If you can’t understand what a person is saying, then the speech recognition system can’t do it either! Think about a group of people chatting: using just one microphone, spontaneous speech, with speech overlapping, using colloquial expressions – all these factors are challenging for the technology.
The system’s performance depends on the type of content. You need a balance between the real needs in terms of the archival work, and the expectations in certain areas regarding quality. Human quality performance is the main enemy of AI.
The degree of tolerance for errors varies depending on the scenario for which the metadata is generated. Error rates above 15% may be tolerable for archiving when there’s no other information, but they could be inadmissible for broadcasting, specially if we are talking about politics or other sensitive topics.

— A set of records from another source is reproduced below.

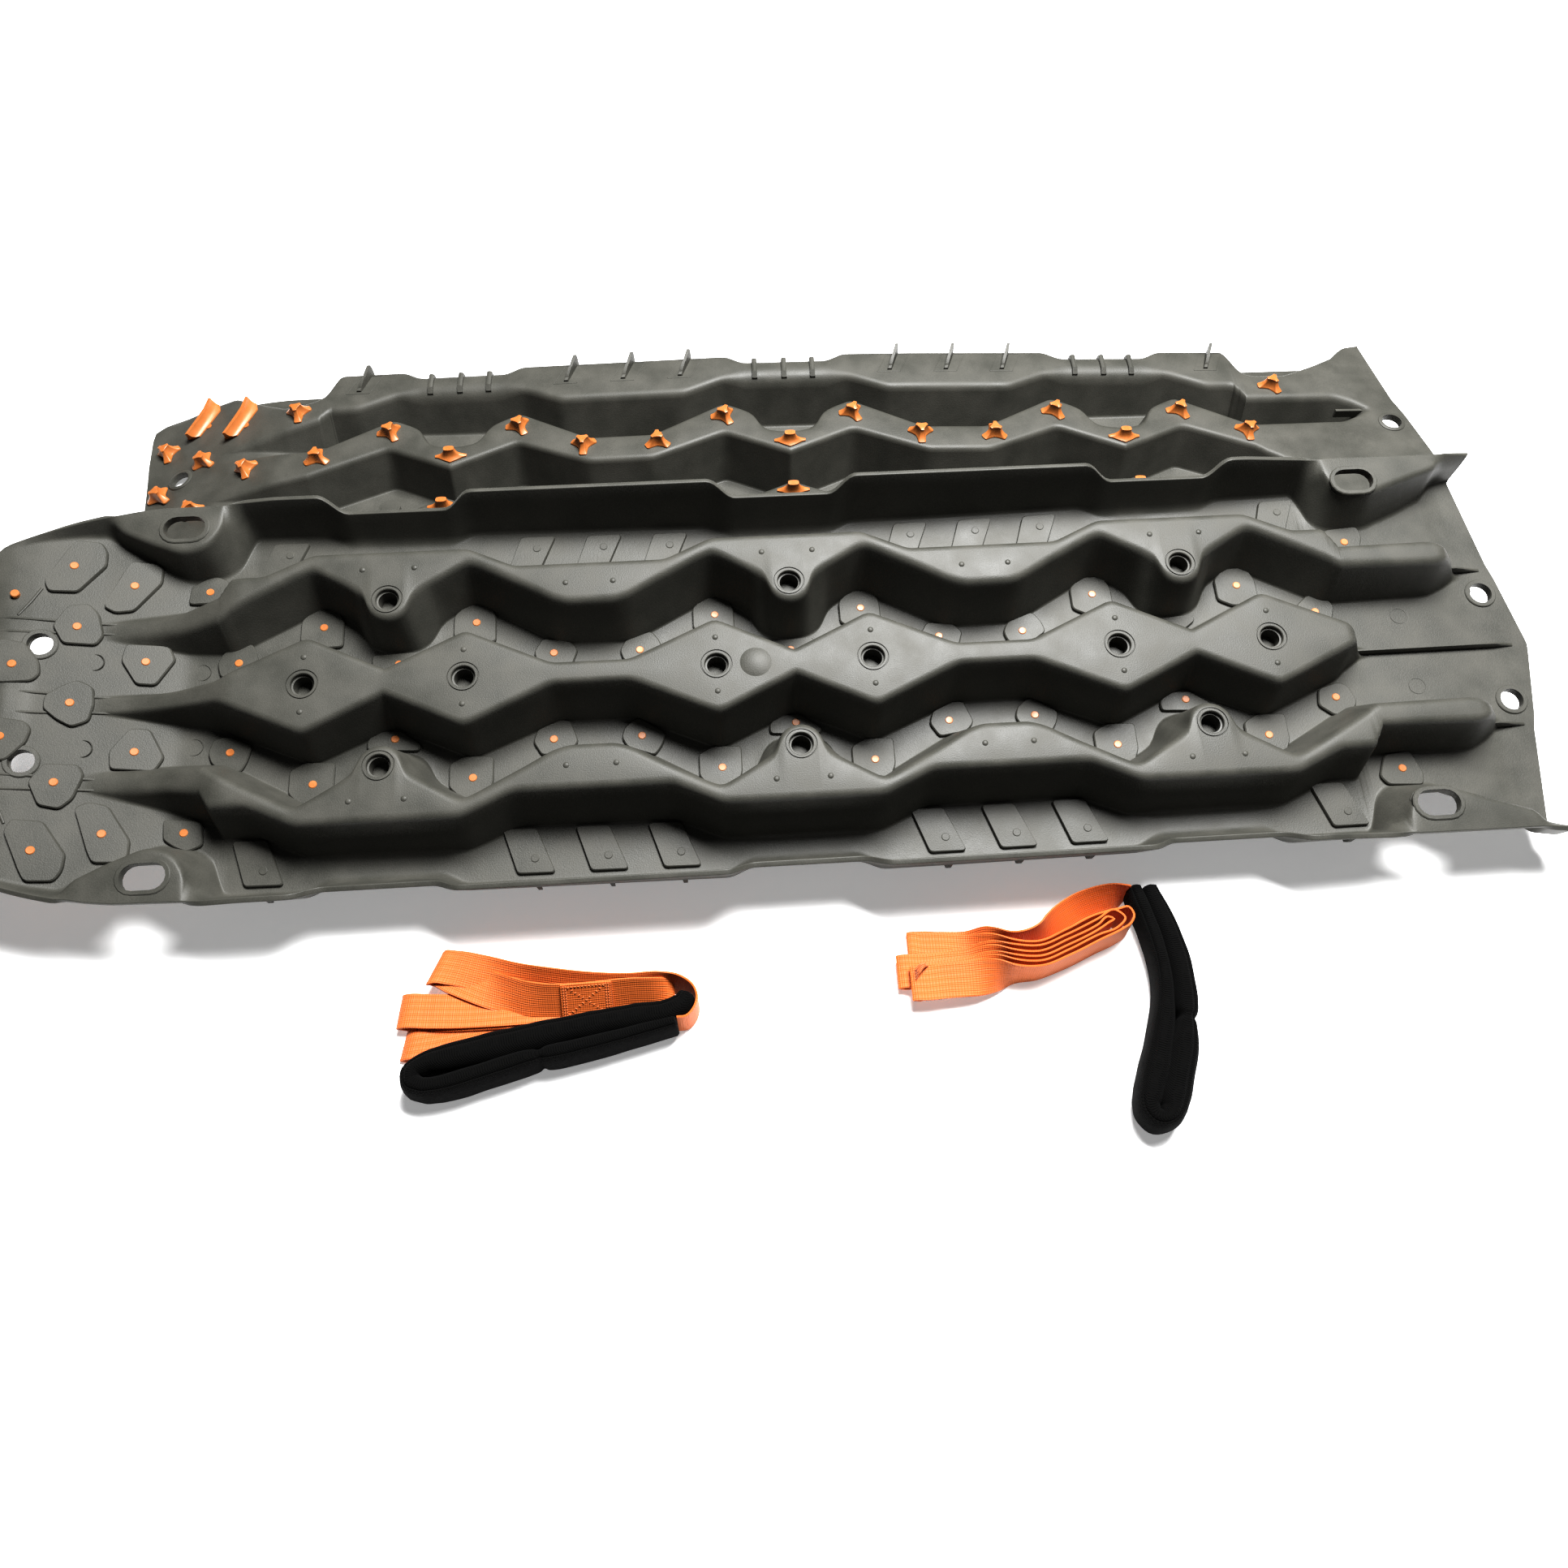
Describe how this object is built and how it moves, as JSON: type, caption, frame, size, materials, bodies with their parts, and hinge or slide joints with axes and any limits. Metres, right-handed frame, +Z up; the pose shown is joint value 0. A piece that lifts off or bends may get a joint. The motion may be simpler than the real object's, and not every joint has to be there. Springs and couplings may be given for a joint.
{
  "type": "tire traction board set",
  "caption": "Ribbed plastic traction boards with a scoop end and gripping teeth, stacked, with folded webbing leashes that have padded loop handles.",
  "frame": {"origin": "middle of the whole set's footprint, on the ground", "axes": "+X along the boards towards their flat tails, +Y from the front board to the rear board, +Z up"},
  "size_m": [1.163, 0.7318, 0.1235],
  "materials": {
    "charcoal_plastic": "satin, lightly grained",
    "orange_nylon": "satin",
    "orange_webbing": "woven flat webbing",
    "black_foam_sleeve": "soft, matte"
  },
  "bodies": {
    "rear_board_body": {"rear_board": "charcoal_plastic", "rear_tooth_left_01": "orange_nylon", "rear_tooth_left_02": "orange_nylon", "rear_tooth_left_03": "orange_nylon", "rear_tooth_left_04": "orange_nylon", "rear_tooth_left_05": "orange_nylon", "rear_tooth_left_06": "orange_nylon", "rear_tooth_left_07": "orange_nylon", "rear_tooth_left_08": "orange_nylon", "rear_tooth_left_09": "orange_nylon", "rear_tooth_left_10": "orange_nylon", "rear_tooth_left_11": "orange_nylon", "rear_tooth_left_12": "orange_nylon", "rear_tooth_left_13": "orange_nylon", "rear_tooth_middle_01": "orange_nylon", "rear_tooth_right_01": "orange_nylon", "rear_tooth_right_02": "orange_nylon", "rear_tooth_right_03": "orange_nylon", "rear_tooth_right_04": "orange_nylon", "rear_tooth_right_05": "orange_nylon", "rear_tooth_right_06": "orange_nylon", "rear_tooth_right_07": "orange_nylon", "rear_tooth_right_08": "orange_nylon", "rear_tooth_right_09": "orange_nylon", "rear_tooth_right_10": "orange_nylon", "rear_tooth_right_11": "orange_nylon", "rear_tooth_right_12": "orange_nylon", "rear_tooth_right_13": "orange_nylon"},
    "front_board_body": {"front_board": "charcoal_plastic", "front_tooth_left_01": "orange_nylon", "front_tooth_left_02": "orange_nylon", "front_tooth_left_03": "orange_nylon", "front_tooth_left_04": "orange_nylon", "front_tooth_left_05": "orange_nylon", "front_tooth_left_06": "orange_nylon", "front_tooth_left_07": "orange_nylon", "front_tooth_left_08": "orange_nylon", "front_tooth_left_09": "orange_nylon", "front_tooth_left_10": "orange_nylon", "front_tooth_left_11": "orange_nylon", "front_tooth_left_12": "orange_nylon", "front_tooth_left_13": "orange_nylon", "front_tooth_middle_01": "orange_nylon", "front_tooth_right_01": "orange_nylon", "front_tooth_right_02": "orange_nylon", "front_tooth_right_03": "orange_nylon", "front_tooth_right_04": "orange_nylon", "front_tooth_right_05": "orange_nylon", "front_tooth_right_06": "orange_nylon", "front_tooth_right_07": "orange_nylon", "front_tooth_right_08": "orange_nylon", "front_tooth_right_09": "orange_nylon", "front_tooth_right_10": "orange_nylon", "front_tooth_right_11": "orange_nylon", "front_tooth_right_12": "orange_nylon", "front_tooth_right_13": "orange_nylon"},
    "leash_left_body": {"leash_left_webbing": "orange_webbing", "leash_left_handle": "black_foam_sleeve"},
    "leash_right_body": {"leash_right_webbing": "orange_webbing", "leash_right_handle": "black_foam_sleeve"}
  },
  "joints": [
    {"name": "front_board_lift", "type": "slide", "parent": "rear_board_body", "child": "front_board_body", "axis": [0, 0, 1], "range_m": [0, 0.3]},
    {"name": "leash_left_lift", "type": "slide", "parent": "rear_board_body", "child": "leash_left_body", "axis": [0, 0, 1], "range_m": [0, 0.25]},
    {"name": "leash_right_lift", "type": "slide", "parent": "rear_board_body", "child": "leash_right_body", "axis": [0, 0, 1], "range_m": [0, 0.25]}
  ]
}
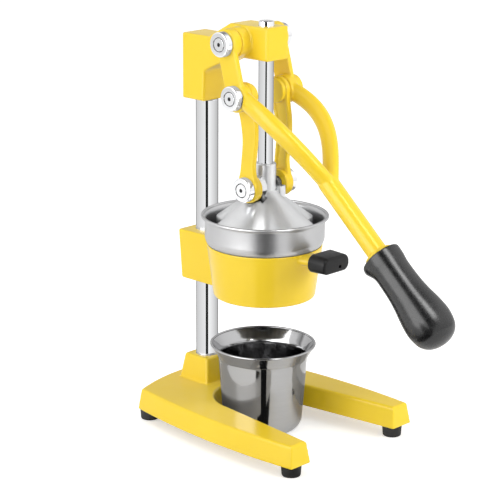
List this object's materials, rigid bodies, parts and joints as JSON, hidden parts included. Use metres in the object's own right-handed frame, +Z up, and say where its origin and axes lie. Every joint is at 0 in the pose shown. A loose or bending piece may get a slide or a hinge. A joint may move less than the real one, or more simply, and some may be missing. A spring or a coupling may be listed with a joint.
{
  "type": "lever citrus juice press",
  "caption": "Lever citrus juice press: a forked lever and two links push a lobed plunger down into a strainer bowl above a loose steel cup.",
  "frame": {"origin": "middle of the footprint's bounding box, on the table", "axes": "+Z up, -Y to the front where the lever's grip is, +X to the right seen from the front"},
  "size_m": [0.1802, 0.3446, 0.4046],
  "materials": {
    "yellow_paint": "smooth gloss paint over a casting",
    "chrome": "bright chrome plating",
    "brushed_steel": "spun and brushed stainless steel",
    "cast_aluminium": "polished casting",
    "plain_steel": "plain steel fasteners and pins",
    "black_plastic": "smooth satin black",
    "black_rubber": "matt black rubber"
  },
  "bodies": {
    "frame": {"base_casting": "yellow_paint", "foot_front_left": "black_rubber", "foot_screw_front_left": "plain_steel", "foot_front_right": "black_rubber", "foot_screw_front_right": "plain_steel", "foot_rear_left": "black_rubber", "foot_screw_rear_left": "plain_steel", "foot_rear_right": "black_rubber", "foot_screw_rear_right": "plain_steel", "column": "chrome", "column_washer": "plain_steel", "column_bolt": "plain_steel", "ring_bracket": "yellow_paint", "ring_set_screw": "plain_steel", "ring_knob": "black_plastic", "ring_knob_screw": "plain_steel", "bowl": "brushed_steel", "strainer": "brushed_steel", "head_casting": "yellow_paint", "head_set_screw": "plain_steel", "head_axle": "plain_steel", "head_cap_left": "chrome", "head_cap_right": "chrome", "head_cap_screw_left": "chrome", "head_cap_screw_right": "chrome"},
    "lever": {"lever_yoke": "yellow_paint", "handle_grip": "black_plastic", "elbow_pin_left": "plain_steel", "elbow_pin_right": "plain_steel", "elbow_cap_left": "chrome", "elbow_cap_right": "chrome", "elbow_cap_screw_left": "chrome", "elbow_cap_screw_right": "chrome"},
    "plunger": {"plunger": "cast_aluminium", "guide_rod": "chrome", "guide_rod_bolt": "plain_steel", "link_pin_left": "plain_steel", "link_pin_right": "plain_steel", "link_cap_left": "chrome", "link_cap_right": "chrome", "link_cap_screw_left": "chrome", "link_cap_screw_right": "chrome"},
    "link_left": {"link_left": "yellow_paint"},
    "link_right": {"link_right": "yellow_paint"},
    "cup": {"juice_cup": "brushed_steel"}
  },
  "joints": [
    {"name": "lever_swing", "type": "hinge", "parent": "frame", "child": "lever", "pos_m": [0, 0.07523, 0.38437], "axis": [-1, 0, 0], "range_deg": [0, 100]},
    {"name": "plunger_slide", "type": "slide", "parent": "frame", "child": "plunger", "axis": [0, 0, 1], "range_m": [0, 0.07572]},
    {"name": "link_left_swing", "type": "hinge", "parent": "plunger", "child": "link_left", "pos_m": [0, 0.05603, 0.2464], "axis": [1, 0, 0], "range_deg": [0, 21.15]},
    {"name": "link_right_swing", "type": "hinge", "parent": "plunger", "child": "link_right", "pos_m": [0, 0.05603, 0.2464], "axis": [1, 0, 0], "range_deg": [0, 21.15]},
    {"name": "cup_slide", "type": "slide", "parent": "frame", "child": "cup", "axis": [0, -1, 0], "range_m": [0, 0.2]}
  ],
  "couplings": [
    {"joint": "plunger_slide", "follows": "lever_swing", "m_per_rad": 0.043327},
    {"joint": "link_left_swing", "follows": "lever_swing", "ratio": 0.21097},
    {"joint": "link_right_swing", "follows": "lever_swing", "ratio": 0.21097}
  ]
}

A roadmap to embrace Artificial Intelligence
After our experience I would like to leave you with my roadmap to embrace AI:
- Analyse your own needs as an archive and be ready to understand the needs of other business areas. Where is metadata generation a priority? Focus on your institutional priorities concerning content accessibility and its reuse.
- Identify technological vendors and research groups working with the technologies you would like to integrate in your workflows.
- Benchmark and test the technology. There is a sea of possibilities but also limitations.
- Create synergies with other divisions in the organisation that could lead the adoption of the technology. Remember: a change like this is only possible together with some allies.
- Analyse your metadata model: is it ready to assume metadata coming from AI?
- Adapt users’ expectations to real technology performance.
- Make yourself visible – the power of metadata belongs to us, the archivists. Become the oracle for the others in your company.
And one last suggestion: don’t use technology randomly or you take up the risk of using economic, technological and human resources without any guarantee of getting good results.
This article is based on a presentation given at the FRAME Access training programme in 2019.